[Exercise]: Write out each line beneath this one exactly as it reads.

# START OF Supplied material

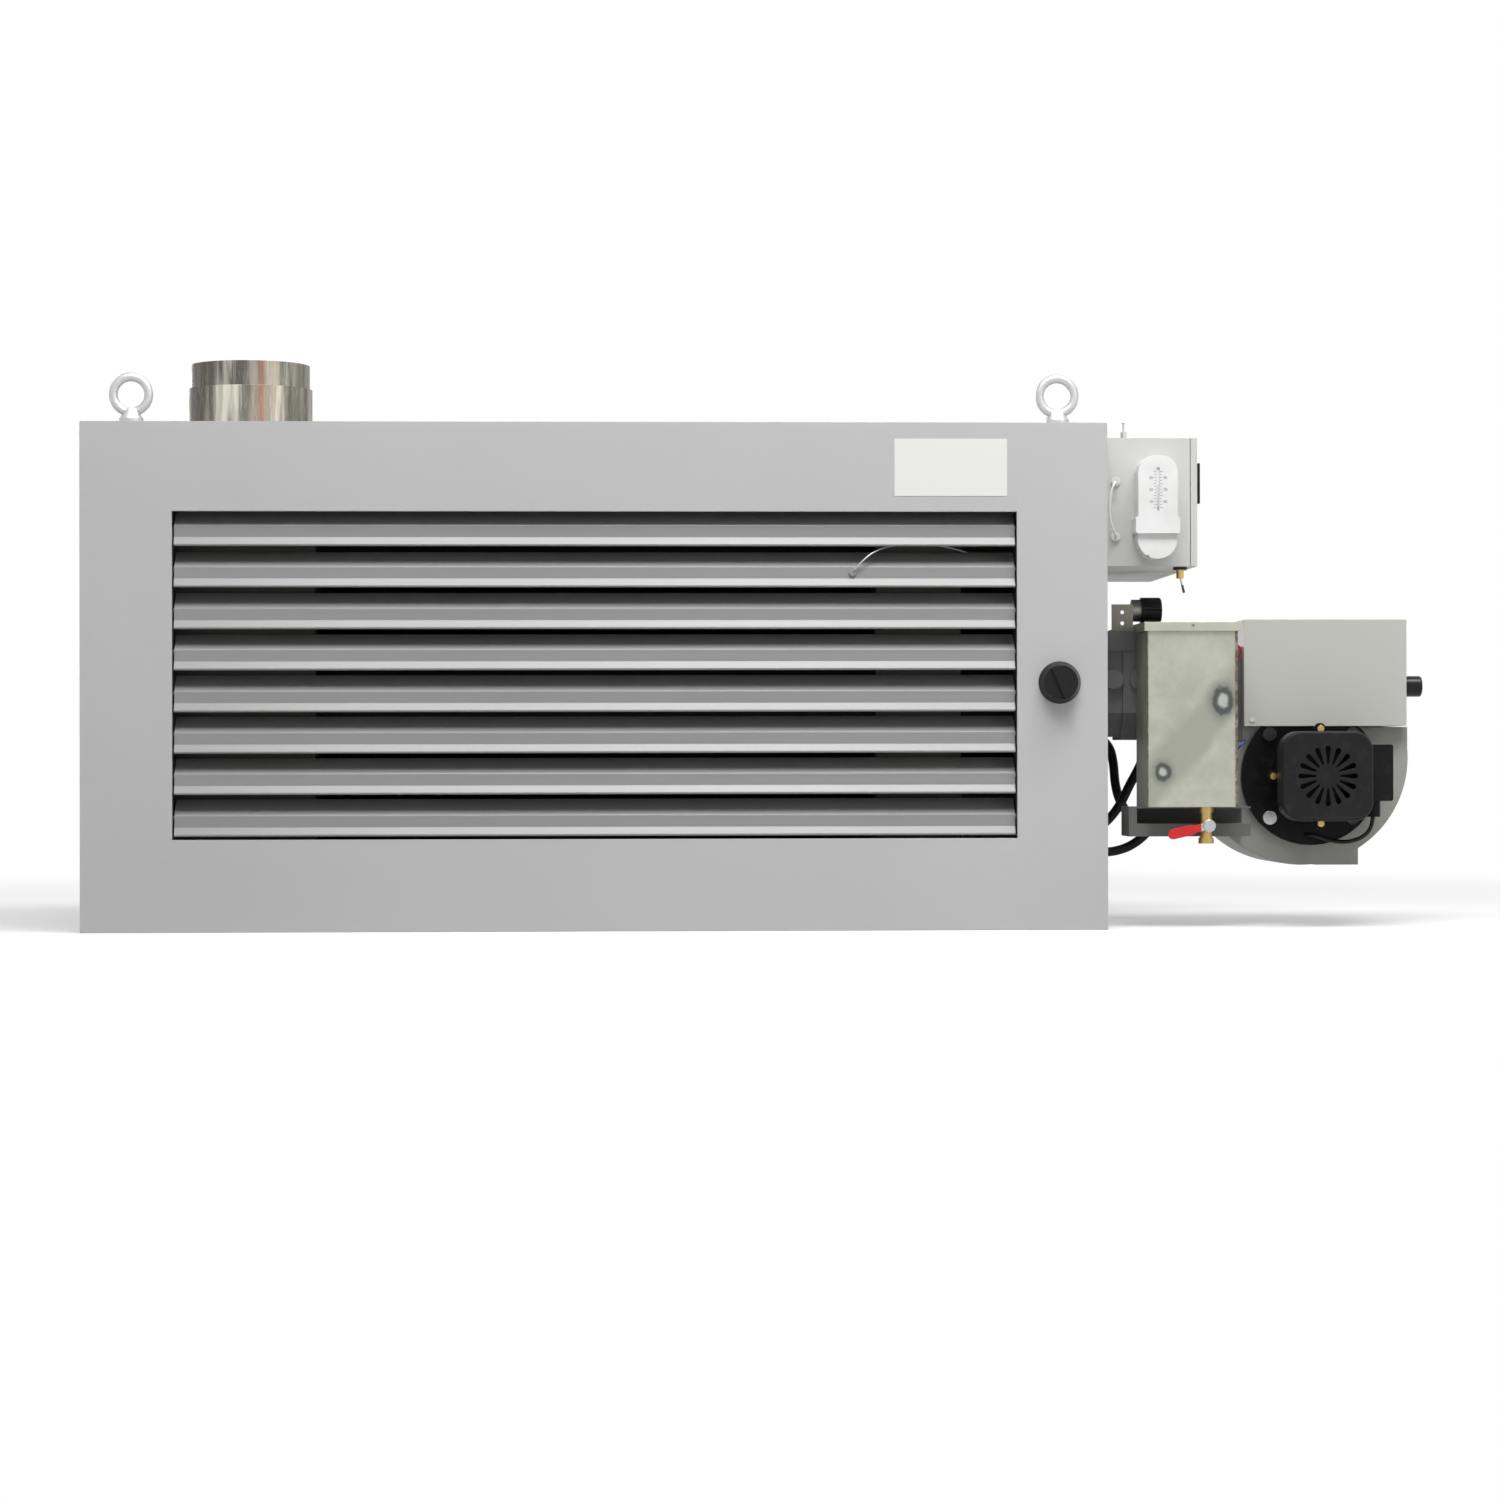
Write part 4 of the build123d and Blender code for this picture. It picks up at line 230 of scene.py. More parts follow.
# The tank's two welds: centre, flattening and radius of the heat ring round each
TANK_WELDS = (
    ((0.7725, -0.215, 0.2803), (1.0, 1.0, 0.72), 0.0098),
    ((0.6980, -0.215, 0.1925), (1.0, 1.0, 0.88), 0.0074),
)
WELD_TINTS = (
    ("Halo", 0.72, (0.16, 0.175, 0.16)),
    ("Ring", 0.90, (0.070, 0.078, 0.076)),
    ("Heart", 0.85, (0.50, 0.52, 0.48)),
)
# The rust along the tank's front edges: low corner, high corner, softness and colour
TANK_EDGES = (
    ((0.7875, -0.225, 0.140), (0.800, -0.2125, 0.380), 0.0012, (0.105, 0.070, 0.048)),
    ((0.670, -0.225, 0.140), (0.6802, -0.2125, 0.380), 0.0006, (0.110, 0.085, 0.060)),
)
BAND_LINE, BAND_PLACE = (0.761, 0.0, -0.649), 0.4215

NO_STRETCH = (1.0, 1.0, 1.0)
UPRIGHT_STRETCH = (1.0, 1.0, 0.06)
WHITE = (1.0, 1.0, 1.0, 1.0)

# The colour mixing node's sockets
MIX_AMOUNT, MIX_UNDER, MIX_OVER, MIX_RESULT = 0, 6, 7, 2


# Shader building


def wire(tree, kind, feeds=None, **settings):
    """Adds one shader node, sets it up, and feeds its sockets with values or with other nodes' sockets."""
    node = tree.nodes.new("ShaderNode" + kind)
    for key, value in settings.items():
        setattr(node, key, value)
    for key, value in (feeds or {}).items():
        if isinstance(value, bpy.types.NodeSocket):
            tree.links.new(value, node.inputs[key])
        else:
            node.inputs[key].default_value = value
    return node


def sum_of(tree, kind, first, second=0.5, third=0.5):
    """One step of arithmetic on numbers."""
    return wire(tree, "Math", {0: first, 1: second, 2: third}, operation=kind).outputs[0]


def scaled(tree, value, factor):
    """A number times a factor."""
    return sum_of(tree, "MULTIPLY", value, factor)


def scale_for(tree, width):
    """The noise scale that gives bumps of a width in metres."""
    return sum_of(tree, "DIVIDE", 1.0, width)


def place_step(tree, kind, *places, output="Vector"):
    """One step of arithmetic on places, such as a product or a length."""
    return wire(tree, "VectorMath", dict(enumerate(places)), operation=kind).outputs[output]


def spread(tree, value, low, high, start=0.0, end=1.0):
    """Carries a number from one span to another, eased and held at the ends."""
    feeds = {"Value": value, "From Min": low, "From Max": high, "To Min": start, "To Max": end}
    return wire(tree, "MapRange", feeds, interpolation_type="SMOOTHSTEP").outputs["Result"]


def noise(tree, place, scale, detail=2.0, rough=0.5):
    """Even cloud noise on a place in metres."""
    feeds = {"Vector": place, "Scale": scale, "Detail": detail, "Roughness": rough}
    return wire(tree, "TexNoise", feeds).outputs["Fac"]


def tint(tree, amount, under, over):
    """Lays one colour over another by an amount that changes over the surface."""
    node = wire(tree, "Mix", {MIX_AMOUNT: amount}, data_type="RGBA")
    for key, value in ((MIX_UNDER, under), (MIX_OVER, over)):
        if isinstance(value, bpy.types.NodeSocket):
            tree.links.new(value, node.inputs[key])
        else:
            node.inputs[key].default_value = (*value[:3], 1.0)
    return node.outputs[MIX_RESULT]


def lay(tree, body, mask, share, over):
    """Lays a colour over a finish, by at most a share of a mask."""
    return tint(tree, scaled(tree, mask, share), body, over)


def effect(name, inputs, outputs):
    """An empty shader group with named sockets, and its first and last node."""
    tree = bpy.data.node_groups.new(name, "ShaderNodeTree")
    for label, default in inputs.items():
        kind = "NodeSocketVector" if isinstance(default, tuple) else "NodeSocketFloat"
        socket = tree.interface.new_socket(label, in_out="INPUT", socket_type=kind)
        socket.default_value = default
    for label, kind in outputs.items():
        tree.interface.new_socket(label, in_out="OUTPUT", socket_type="NodeSocket" + kind)
    return tree, tree.nodes.new("NodeGroupInput"), tree.nodes.new("NodeGroupOutput")


def use(tree, name, **feeds):
    """Places a shader group in a material, with its own values."""
    node = tree.nodes.new("ShaderNodeGroup")
    node.node_tree = bpy.data.node_groups[name]
    for key, value in feeds.items():
        socket = node.inputs[key.replace("_", " ")]
        if isinstance(value, bpy.types.NodeSocket):
            tree.links.new(value, socket)
        else:
            socket.default_value = value
    return node


def place_of(tree):
    """The place on the object, in metres of the row frame at rest."""
    return wire(tree, "TexCoord").outputs["Object"]


def build_edge_group():
    """Rounded edges, and a mask along them."""
    tree, start, end = effect("Rounded edge", {"Radius": 0.0006}, {"Normal": "Vector", "Edge": "Float"})
    level, turned = 0.995, 0.85
    soft = wire(tree, "Bevel", {"Radius": start.outputs["Radius"]}, samples=4).outputs["Normal"]
    flat = wire(tree, "NewGeometry").outputs["True Normal"]
    along = place_step(tree, "DOT_PRODUCT", soft, flat, output="Value")
    tree.links.new(soft, end.inputs["Normal"])
    tree.links.new(spread(tree, along, level, turned), end.inputs["Edge"])


def build_peel_group():
    """Powder coat: fine orange peel, a slow change of shade, and flecks."""
    tree, start, end = effect("Powder coat", {"Peel": 0.0012, "Cloud": 0.35},
                              {"Height": "Float", "Shade": "Float", "Fleck": "Float"})
    fleck_scale, fleck_start, fleck_full = 0.35, 0.60, 0.74
    place = place_of(tree)
    fine = scale_for(tree, start.outputs["Peel"])
    slow = scale_for(tree, start.outputs["Cloud"])
    tree.links.new(noise(tree, place, fine, detail=1.0, rough=0.4), end.inputs["Height"])
    tree.links.new(noise(tree, place, slow), end.inputs["Shade"])
    fleck = noise(tree, place, scaled(tree, fine, fleck_scale), detail=3.0, rough=0.6)
    tree.links.new(spread(tree, fleck, fleck_start, fleck_full), end.inputs["Fleck"])


def build_grain_group():
    """Rolled sheet: streaks along one direction, blotches and fine scratches."""
    tree, start, end = effect("Rolled grain", {"Stretch": UPRIGHT_STRETCH, "Grain": 0.004},
                              {"Streak": "Float", "Blotch": "Float", "Scratch": "Float"})
    streak_scale, blotch_scale, scratch_scale = 0.35, 0.12, 6.0
    scratch_start, scratch_full = 0.50, 0.72
    place = place_of(tree)
    drawn = place_step(tree, "MULTIPLY", place, start.outputs["Stretch"])
    scale = scale_for(tree, start.outputs["Grain"])
    streak = noise(tree, drawn, scaled(tree, scale, streak_scale), detail=4.0, rough=0.65)
    blotch = noise(tree, place, scaled(tree, scale, blotch_scale), detail=4.0, rough=0.6)
    fine = noise(tree, drawn, scaled(tree, scale, scratch_scale), detail=2.0, rough=0.7)
    tree.links.new(streak, end.inputs["Streak"])
    tree.links.new(blotch, end.inputs["Blotch"])
    tree.links.new(spread(tree, fine, scratch_start, scratch_full), end.inputs["Scratch"])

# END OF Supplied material

[The response]:
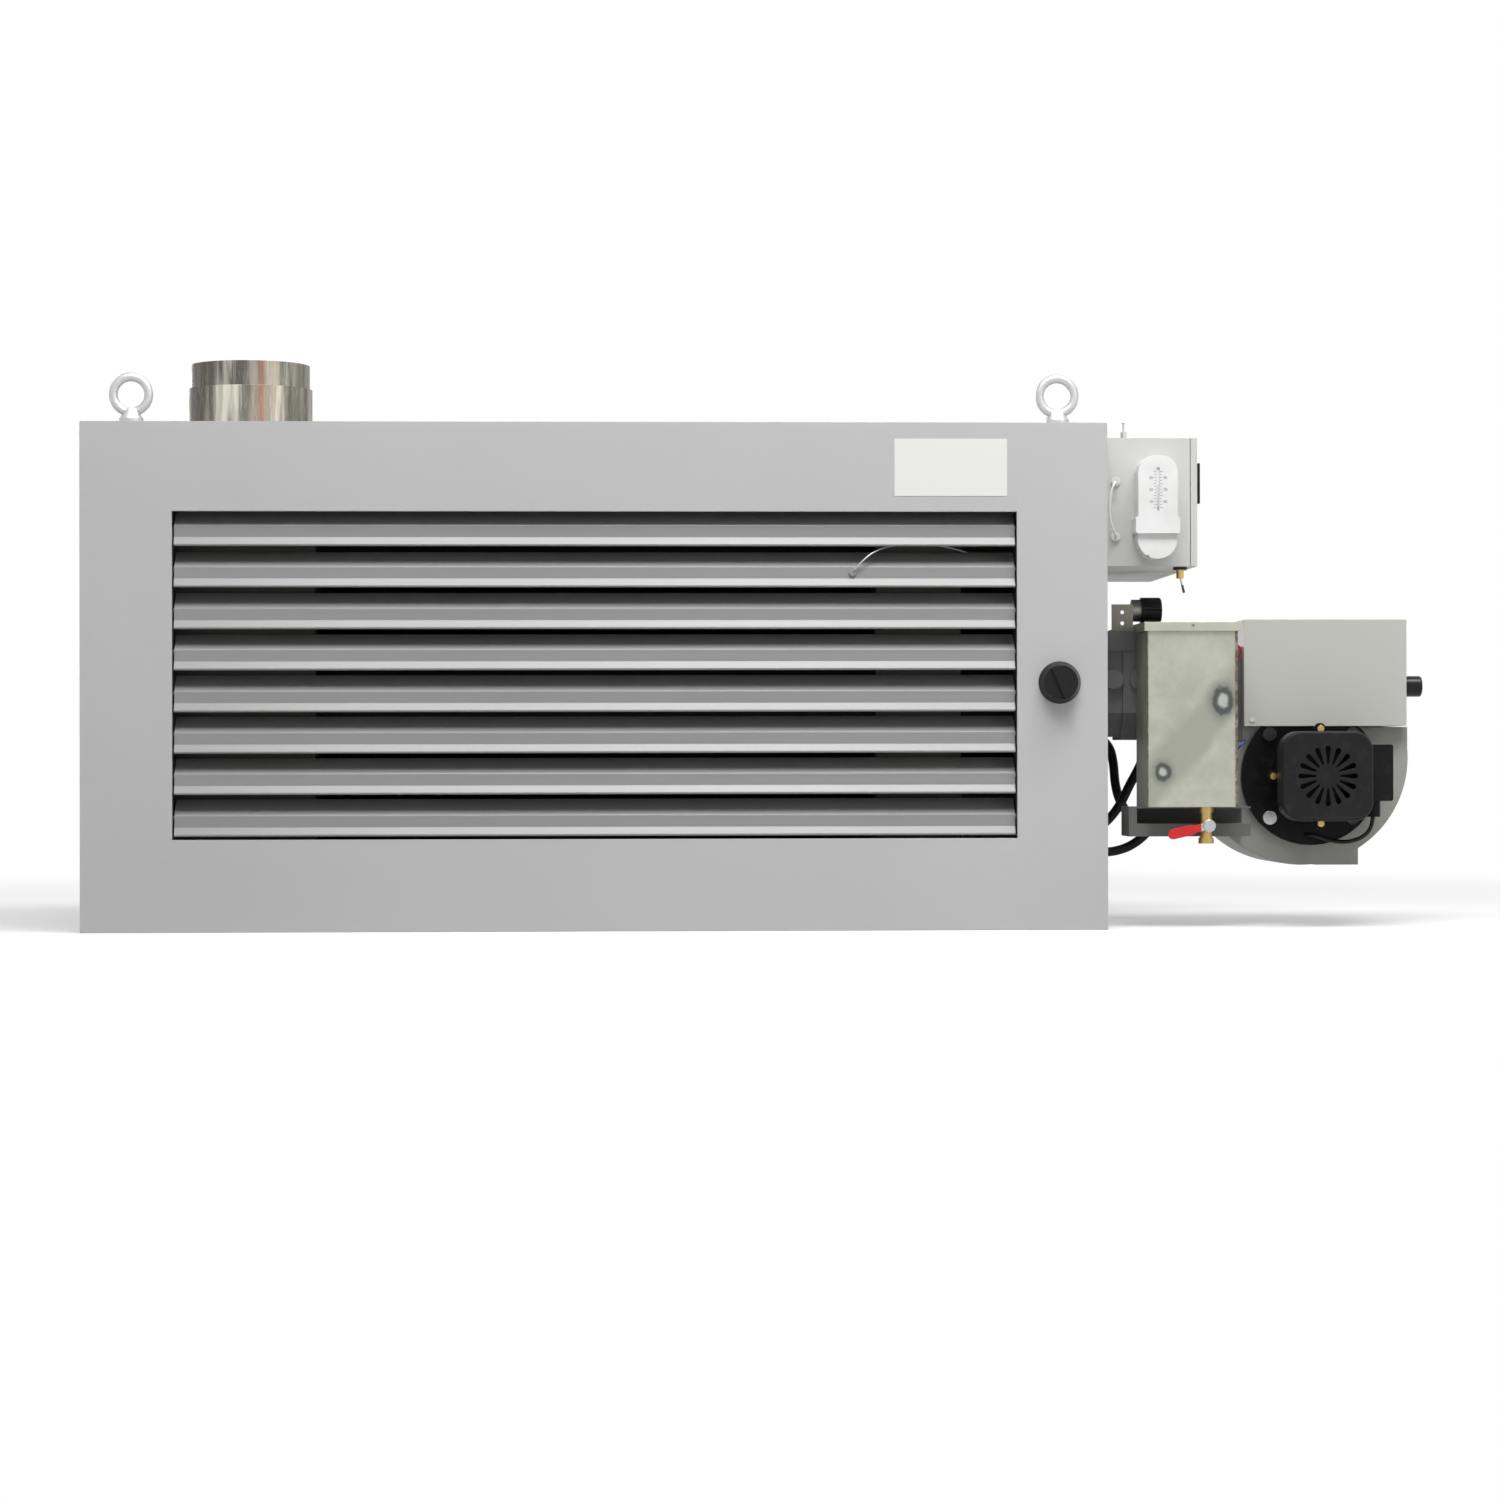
Write part 4 of the build123d and Blender code for this picture. It picks up at line 230 of scene.py. More parts follow.
# The tank's two welds: centre, flattening and radius of the heat ring round each
TANK_WELDS = (
    ((0.7725, -0.215, 0.2803), (1.0, 1.0, 0.72), 0.0098),
    ((0.6980, -0.215, 0.1925), (1.0, 1.0, 0.88), 0.0074),
)
WELD_TINTS = (
    ("Halo", 0.72, (0.16, 0.175, 0.16)),
    ("Ring", 0.90, (0.070, 0.078, 0.076)),
    ("Heart", 0.85, (0.50, 0.52, 0.48)),
)
# The rust along the tank's front edges: low corner, high corner, softness and colour
TANK_EDGES = (
    ((0.7875, -0.225, 0.140), (0.800, -0.2125, 0.380), 0.0012, (0.105, 0.070, 0.048)),
    ((0.670, -0.225, 0.140), (0.6802, -0.2125, 0.380), 0.0006, (0.110, 0.085, 0.060)),
)
BAND_LINE, BAND_PLACE = (0.761, 0.0, -0.649), 0.4215

NO_STRETCH = (1.0, 1.0, 1.0)
UPRIGHT_STRETCH = (1.0, 1.0, 0.06)
WHITE = (1.0, 1.0, 1.0, 1.0)

# The colour mixing node's sockets
MIX_AMOUNT, MIX_UNDER, MIX_OVER, MIX_RESULT = 0, 6, 7, 2


# Shader building


def wire(tree, kind, feeds=None, **settings):
    """Adds one shader node, sets it up, and feeds its sockets with values or with other nodes' sockets."""
    node = tree.nodes.new("ShaderNode" + kind)
    for key, value in settings.items():
        setattr(node, key, value)
    for key, value in (feeds or {}).items():
        if isinstance(value, bpy.types.NodeSocket):
            tree.links.new(value, node.inputs[key])
        else:
            node.inputs[key].default_value = value
    return node


def sum_of(tree, kind, first, second=0.5, third=0.5):
    """One step of arithmetic on numbers."""
    return wire(tree, "Math", {0: first, 1: second, 2: third}, operation=kind).outputs[0]


def scaled(tree, value, factor):
    """A number times a factor."""
    return sum_of(tree, "MULTIPLY", value, factor)


def scale_for(tree, width):
    """The noise scale that gives bumps of a width in metres."""
    return sum_of(tree, "DIVIDE", 1.0, width)


def place_step(tree, kind, *places, output="Vector"):
    """One step of arithmetic on places, such as a product or a length."""
    return wire(tree, "VectorMath", dict(enumerate(places)), operation=kind).outputs[output]


def spread(tree, value, low, high, start=0.0, end=1.0):
    """Carries a number from one span to another, eased and held at the ends."""
    feeds = {"Value": value, "From Min": low, "From Max": high, "To Min": start, "To Max": end}
    return wire(tree, "MapRange", feeds, interpolation_type="SMOOTHSTEP").outputs["Result"]


def noise(tree, place, scale, detail=2.0, rough=0.5):
    """Even cloud noise on a place in metres."""
    feeds = {"Vector": place, "Scale": scale, "Detail": detail, "Roughness": rough}
    return wire(tree, "TexNoise", feeds).outputs["Fac"]


def tint(tree, amount, under, over):
    """Lays one colour over another by an amount that changes over the surface."""
    node = wire(tree, "Mix", {MIX_AMOUNT: amount}, data_type="RGBA")
    for key, value in ((MIX_UNDER, under), (MIX_OVER, over)):
        if isinstance(value, bpy.types.NodeSocket):
            tree.links.new(value, node.inputs[key])
        else:
            node.inputs[key].default_value = (*value[:3], 1.0)
    return node.outputs[MIX_RESULT]


def lay(tree, body, mask, share, over):
    """Lays a colour over a finish, by at most a share of a mask."""
    return tint(tree, scaled(tree, mask, share), body, over)


def effect(name, inputs, outputs):
    """An empty shader group with named sockets, and its first and last node."""
    tree = bpy.data.node_groups.new(name, "ShaderNodeTree")
    for label, default in inputs.items():
        kind = "NodeSocketVector" if isinstance(default, tuple) else "NodeSocketFloat"
        socket = tree.interface.new_socket(label, in_out="INPUT", socket_type=kind)
        socket.default_value = default
    for label, kind in outputs.items():
        tree.interface.new_socket(label, in_out="OUTPUT", socket_type="NodeSocket" + kind)
    return tree, tree.nodes.new("NodeGroupInput"), tree.nodes.new("NodeGroupOutput")


def use(tree, name, **feeds):
    """Places a shader group in a material, with its own values."""
    node = tree.nodes.new("ShaderNodeGroup")
    node.node_tree = bpy.data.node_groups[name]
    for key, value in feeds.items():
        socket = node.inputs[key.replace("_", " ")]
        if isinstance(value, bpy.types.NodeSocket):
            tree.links.new(value, socket)
        else:
            socket.default_value = value
    return node


def place_of(tree):
    """The place on the object, in metres of the row frame at rest."""
    return wire(tree, "TexCoord").outputs["Object"]


def build_edge_group():
    """Rounded edges, and a mask along them."""
    tree, start, end = effect("Rounded edge", {"Radius": 0.0006}, {"Normal": "Vector", "Edge": "Float"})
    level, turned = 0.995, 0.85
    soft = wire(tree, "Bevel", {"Radius": start.outputs["Radius"]}, samples=4).outputs["Normal"]
    flat = wire(tree, "NewGeometry").outputs["True Normal"]
    along = place_step(tree, "DOT_PRODUCT", soft, flat, output="Value")
    tree.links.new(soft, end.inputs["Normal"])
    tree.links.new(spread(tree, along, level, turned), end.inputs["Edge"])


def build_peel_group():
    """Powder coat: fine orange peel, a slow change of shade, and flecks."""
    tree, start, end = effect("Powder coat", {"Peel": 0.0012, "Cloud": 0.35},
                              {"Height": "Float", "Shade": "Float", "Fleck": "Float"})
    fleck_scale, fleck_start, fleck_full = 0.35, 0.60, 0.74
    place = place_of(tree)
    fine = scale_for(tree, start.outputs["Peel"])
    slow = scale_for(tree, start.outputs["Cloud"])
    tree.links.new(noise(tree, place, fine, detail=1.0, rough=0.4), end.inputs["Height"])
    tree.links.new(noise(tree, place, slow), end.inputs["Shade"])
    fleck = noise(tree, place, scaled(tree, fine, fleck_scale), detail=3.0, rough=0.6)
    tree.links.new(spread(tree, fleck, fleck_start, fleck_full), end.inputs["Fleck"])


def build_grain_group():
    """Rolled sheet: streaks along one direction, blotches and fine scratches."""
    tree, start, end = effect("Rolled grain", {"Stretch": UPRIGHT_STRETCH, "Grain": 0.004},
                              {"Streak": "Float", "Blotch": "Float", "Scratch": "Float"})
    streak_scale, blotch_scale, scratch_scale = 0.35, 0.12, 6.0
    scratch_start, scratch_full = 0.50, 0.72
    place = place_of(tree)
    drawn = place_step(tree, "MULTIPLY", place, start.outputs["Stretch"])
    scale = scale_for(tree, start.outputs["Grain"])
    streak = noise(tree, drawn, scaled(tree, scale, streak_scale), detail=4.0, rough=0.65)
    blotch = noise(tree, place, scaled(tree, scale, blotch_scale), detail=4.0, rough=0.6)
    fine = noise(tree, drawn, scaled(tree, scale, scratch_scale), detail=2.0, rough=0.7)
    tree.links.new(streak, end.inputs["Streak"])
    tree.links.new(blotch, end.inputs["Blotch"])
    tree.links.new(spread(tree, fine, scratch_start, scratch_full), end.inputs["Scratch"])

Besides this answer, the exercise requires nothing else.